*** Information provided

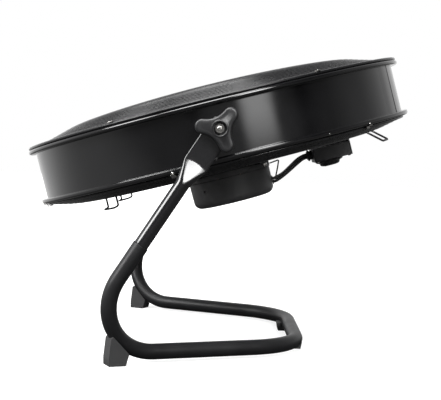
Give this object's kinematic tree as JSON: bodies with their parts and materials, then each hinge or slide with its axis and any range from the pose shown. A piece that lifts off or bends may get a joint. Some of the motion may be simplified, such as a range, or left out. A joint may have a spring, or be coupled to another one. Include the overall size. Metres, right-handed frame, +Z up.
{
  "type": "axial air mover",
  "caption": "Drum-type axial air mover: a shallow steel drum with wire grilles, tilting between the arms of a bent-tube stand, with a motor and a switch box behind.",
  "frame": {"origin": "on the floor, below the tilt axis, in the middle plane of the stand", "axes": "+Z up; +Y along the tilt axis, from the left arm to the right arm; +X towards the front cross tube of the stand, which is under the raised edge of the drum"},
  "size_m": [0.6747, 0.727, 0.5139],
  "materials": {
    "black_paint": "satin",
    "black_wire": "satin",
    "black_plastic": "satin",
    "black_rubber": "matt",
    "zinc_plate": "satin",
    "nylon": "matt",
    "aluminium": "satin",
    "lamination_steel": "matt",
    "copper": "satin"
  },
  "bodies": {
    "stand": {"arm_screw_left": "zinc_plate", "arm_screw_right": "zinc_plate", "base_tube": "black_paint", "front_foot_left": "black_rubber", "front_foot_right": "black_rubber", "rear_foot_left": "black_rubber", "rear_foot_left_screw": "zinc_plate", "rear_foot_right": "black_rubber", "rear_foot_right_screw": "zinc_plate", "upper_arm_left": "black_paint", "upper_arm_right": "black_paint"},
    "drum": {"bearing_front": "zinc_plate", "bearing_rear": "zinc_plate", "cord_hook_front": "black_wire", "cord_hook_left": "black_wire", "cord_hook_right": "black_wire", "drum_shell": "black_paint", "front_clip_1": "zinc_plate", "front_clip_2": "zinc_plate", "front_clip_3": "zinc_plate", "front_clip_4": "zinc_plate", "front_clip_5": "zinc_plate", "front_clip_6": "zinc_plate", "front_grille": "black_wire", "lead_clip": "black_wire", "lead_gland": "black_plastic", "motor_end_shield": "black_paint", "motor_lead": "black_rubber", "motor_mount_plate": "black_paint", "motor_pot": "black_paint", "pivot_nut_left": "zinc_plate", "pivot_nut_right": "zinc_plate", "pivot_spacer_left": "nylon", "pivot_spacer_right": "nylon", "rear_clip_1": "zinc_plate", "rear_clip_2": "zinc_plate", "rear_clip_3": "zinc_plate", "rear_clip_4": "zinc_plate", "rear_clip_5": "zinc_plate", "rear_clip_6": "zinc_plate", "rear_grille": "black_wire", "rotary_switch": "nylon", "run_capacitor": "nylon", "stator_core": "lamination_steel", "stator_winding_front": "copper", "stator_winding_rear": "copper", "switch_box": "black_plastic", "switch_box_lid": "black_plastic"},
    "fan": {"fan_blades": "aluminium", "fan_hub": "aluminium", "hub_set_screw": "zinc_plate", "motor_shaft": "zinc_plate", "rotor_core": "lamination_steel"},
    "speed_knob": {"speed_knob": "black_plastic"},
    "left_clamp_washer": {"clamp_washer_left": "zinc_plate"},
    "left_clamp_knob": {"clamp_knob_left": "black_plastic", "clamp_bolt_left": "zinc_plate"},
    "right_clamp_washer": {"clamp_washer_right": "zinc_plate"},
    "right_clamp_knob": {"clamp_knob_right": "black_plastic", "clamp_bolt_right": "zinc_plate"}
  },
  "joints": [
    {"name": "drum_tilt", "type": "hinge", "parent": "stand", "child": "drum", "pos_m": [0, 0, 0.3702], "axis": [0, 1, 0], "continuous": true},
    {"name": "fan_spin", "type": "hinge", "parent": "drum", "child": "fan", "pos_m": [0, 0, 0.3702], "axis": [-0.279, 0, 0.9603], "continuous": true},
    {"name": "speed_select", "type": "hinge", "parent": "drum", "child": "speed_knob", "pos_m": [0.20315, 0, 0.32509], "axis": [-0.279, 0, 0.9603], "range_deg": [0, 135]},
    {"name": "left_clamp_turn", "type": "hinge", "parent": "left_clamp_washer", "child": "left_clamp_knob", "pos_m": [0, -0.3545, 0.3702], "axis": [0, -1, 0], "range_deg": [0, 360]},
    {"name": "left_clamp_travel", "type": "slide", "parent": "drum", "child": "left_clamp_washer", "axis": [0, -1, 0], "range_m": [0, 0.00125]},
    {"name": "right_clamp_turn", "type": "hinge", "parent": "right_clamp_washer", "child": "right_clamp_knob", "pos_m": [0, 0.3545, 0.3702], "axis": [0, 1, 0], "range_deg": [0, 360]},
    {"name": "right_clamp_travel", "type": "slide", "parent": "drum", "child": "right_clamp_washer", "axis": [0, 1, 0], "range_m": [0, 0.00125]}
  ],
  "couplings": [
    {"joint": "left_clamp_travel", "follows": "left_clamp_turn", "m_per_rad": 0.000198},
    {"joint": "right_clamp_travel", "follows": "right_clamp_turn", "m_per_rad": 0.000198}
  ]
}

******

§ **Directions for this task**: Return only the number of lines in the data that contain "bodies".

§ **Reply**: 2